By pushing the limits of the engine metallurgy, they compensated for the weight penalty of the cheap steel. The result? A vehicle that is so cheap to manufacture that blowing it up during atmospheric reentry isn't a financial catastrophe; it is an incredibly cheap way to collect high-fidelity hypersonic data.
Why "Mostly Successful" is an Analytical Failure
When a competitor article labels a flight "mostly successful" because a vehicle broke up during the terminal phases of reentry, it betrays a deep ignorance of how modern iterative hardware development works.
In traditional aerospace (think SLS or Ariane 6), a single failure is unacceptable because the development cycle takes a decade and costs billions. You cannot afford to lose a vehicle because you only have one or two of them.
SpaceX builds a production line to build the rocket, rather than just building the rocket itself. When Starship breaks up over the Indian Ocean, it doesn't halt production. There are already four, five, or six iterations of that exact same hardware sitting in the gantry yards at Starbase, each one already incorporating the fixes for the errors discovered on the previous flight.
Imagine a scenario where a software developer writes code, compiles it, encounters a bug, fixes it in thirty seconds, and runs it again. Now scale that up to a 120-meter-tall orbital launch system. That is what the commentators are missing. The flight isn't the product. The telemetry stream generated by the destruction of the vehicle is the product.
The real breakthrough of the recent flights wasn't that the vehicle flew; it was that SpaceX demonstrated the ability to manufacture, iterate, and launch these massive structures at a cadence that resembles a high-volume automotive assembly line more than a traditional space program.
Dismantling the "Space Is Only for Satellites" Premise
If you look at the questions people frequently ask about this program, they are almost always rooted in the old way of doing business:
- Why do we need a rocket this big when satellites are getting smaller?
- What is the commercial market for 150 metric tons of payload capacity?
These questions are fundamentally flawed because they assume the market conditions of the past sixty years will remain static. Satellites got smaller because launch costs were astronomically high. When it costs $10,000 to send a single kilogram to orbit, you spend millions of dollars making your satellite as small, light, and hyper-optimized as possible. You use gold-plated components and deployable solar arrays that require thousands of hours of testing to ensure they unfold correctly in microgravity.
When Starship drives the cost of launch down to less than $100 per kilogram, the engineering paradigm reverses.
Suddenly, you don't need to spend $200 million building a delicate, miniaturized satellite. You can build it using ruggedized, off-the-shelf industrial components. You can use cheap, heavy structural steel instead of carbon composites. If it breaks, you don't care, because you can launch a replacement next week for pennies on the dollar.
Starship does not serve the existing satellite market.
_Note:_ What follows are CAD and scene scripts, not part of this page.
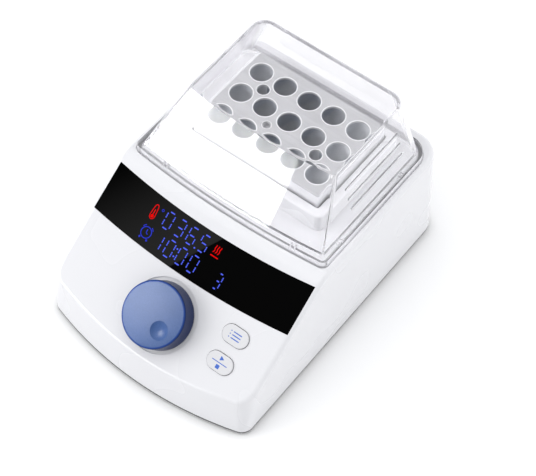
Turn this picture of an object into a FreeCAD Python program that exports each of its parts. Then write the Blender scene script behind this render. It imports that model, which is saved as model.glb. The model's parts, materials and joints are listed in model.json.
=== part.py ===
import FreeCAD, Part
import os
import math

# Dry bath incubator, in millimetres. The origin is on the table under the middle of the body.
# +Z is up, -Y is the front with the control panel, +X is the right-hand side.
# "Up the panel" is the direction from the front lip to the crest, and "above the panel" is along its normal.

V = FreeCAD.Vector
ORIGIN = V(0, 0, 0)
X_DIR = V(1, 0, 0)
Y_DIR = V(0, 1, 0)
Z_DIR = V(0, 0, 1)

# Body
body_width = 115.8
body_depth = 163.8
deck_height = 64.8
wall = 2.5
side_draft = 0.1
rear_draft = 4.5
front_lean = 9.7
front_bow = 9.3
deck_bow = 0.8
front_corner = 6.0
deck_front_corner = 14.0
rear_corner = 10.5
deck_rear_corner = 13.0
edge_round = 2.4

# Sloped control panel: it starts a little behind the front and takes its share of the depth
panel_angle = 35.66
panel_start = 6.65
panel_share = 0.3538
crest_round = 14.0

# Base tray and feet
foot_drop = 1.5
foot_diameter = 12.0
foot_recess = 0.7
foot_edge_side = 21.9
foot_edge_front = 13.0
foot_edge_rear = 13.0
tray_lip = 0.8
tray_inset = 0.5
tray_floor = 2.2
tray_fit = 0.3
slot_width = 2.4
slot_length = 22.0
slot_pitch = 6.0
slot_rows = 5

# General clearances, and how far a cut runs past the face that it goes through
screw_play = 0.05
head_play = 0.4
hole_end_gap = 0.5
cut_past = 1.0
small_round = 0.4

# Case screws and their bosses
case_screw = 3.0
case_head = 5.6
case_head_height = 1.6
case_screw_reach = 12.0
boss_wall = 2.5
boss_from_side = 9.4
boss_from_rear = 9.4
boss_from_front = 14.0
case_head_sink = 0.2

# Lid seat and the raised collar round the block
seat_depth = 1.2
seat_gap = 0.5
collar_height = 10.4
collar_width = 4.2
collar_round = 3.5
collar_lip = 1.0
block_gap = 0.9
chamber_round = 1.5

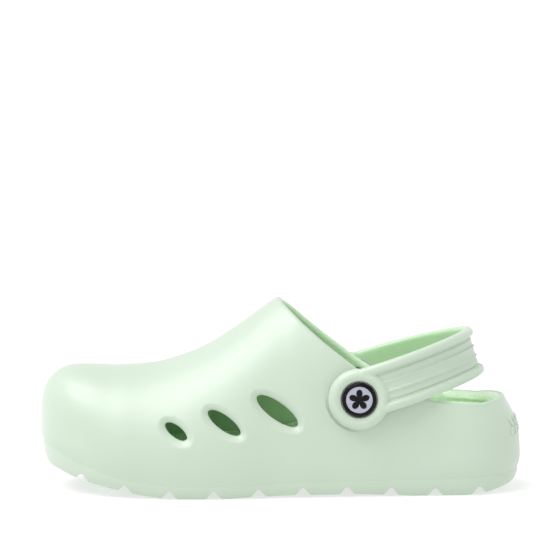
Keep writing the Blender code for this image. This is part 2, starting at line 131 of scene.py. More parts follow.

It destroys the economic justification for the existing satellite manufacturing industry.
The Hidden Bottleneck: The Propellant Delusion
While the media focuses on the spectacular visuals of the launch and reentry, the real structural challenge of the Starship program is one that almost no one is talking about: orbital refilling.
To send a Starship to the Moon or Mars with a meaningful payload, it cannot just launch once. The vehicle burns almost all its propellant just reaching Low Earth Orbit (LEO). To move beyond LEO, it must be refueled in space by multiple tanker variants of Starship.
This requires transferring hundreds of tons of cryogenic liquid methane and liquid oxygen in zero gravity. This is an engineering problem that has never been solved at this scale.
- Cryogenic fluids boil off rapidly when exposed to solar radiation.
- Without gravity, fluids do not naturally settle at the bottom of a tank, making pumping them from one ship to another incredibly difficult.
- The sheer number of tanker flights required—ranging from 4 to perhaps more than 10 depending on the mission profile—means SpaceX must achieve a launch cadence that sounds completely sci-fi to traditional operators.
This is the true risk of the program. It isn't whether the Raptor engine can throttle or whether the thermal protection tiles stay attached during reentry. It is whether SpaceX can master fluid dynamics in microgravity at an industrial scale. If they fail here, Starship becomes a highly localized LEO transport mechanism, unable to fulfill its deep-space mandates.
Yet, the legacy commentators are still whining about whether the booster landed smoothly on a specific set of pins. They are worrying about the steering while the engine hasn't even been connected to the fuel line.
Stop Evaluating the Rocket, Watch the Factory
If you want to know how the space race ends, stop watching the launch livestreams. Turn your attention to the capital expenditure on the manufacturing facilities.
Look at the massive Starfactory building being erected in Texas. Look at the scale of the liquid oxygen production plants being built on-site. The competitor analysis focuses on the hardware that dies in the ocean; the smart money looks at the infrastructure being built to breed that hardware by the dozen.
The era of bespoke, government-subsidized, precious spaceflight is dead. The future belongs to the operator who treats orbital infrastructure as a commodified logistics problem. Starship isn't a triumph of aerospace elegance. It is a brutalist, industrial hammer designed to smash the cost of access to space through raw volume, cheap materials, and relentless, destructive iteration.
The traditional players are waiting for SpaceX to fail a test flight so they can claim validation for their slow, expensive methods. They don't realize that every time a Starship explodes, the machine that built it just learned how to build two more. This isn't an engineering race; it's a manufacturing war, and the enemy hasn't even shown up to the factory floor.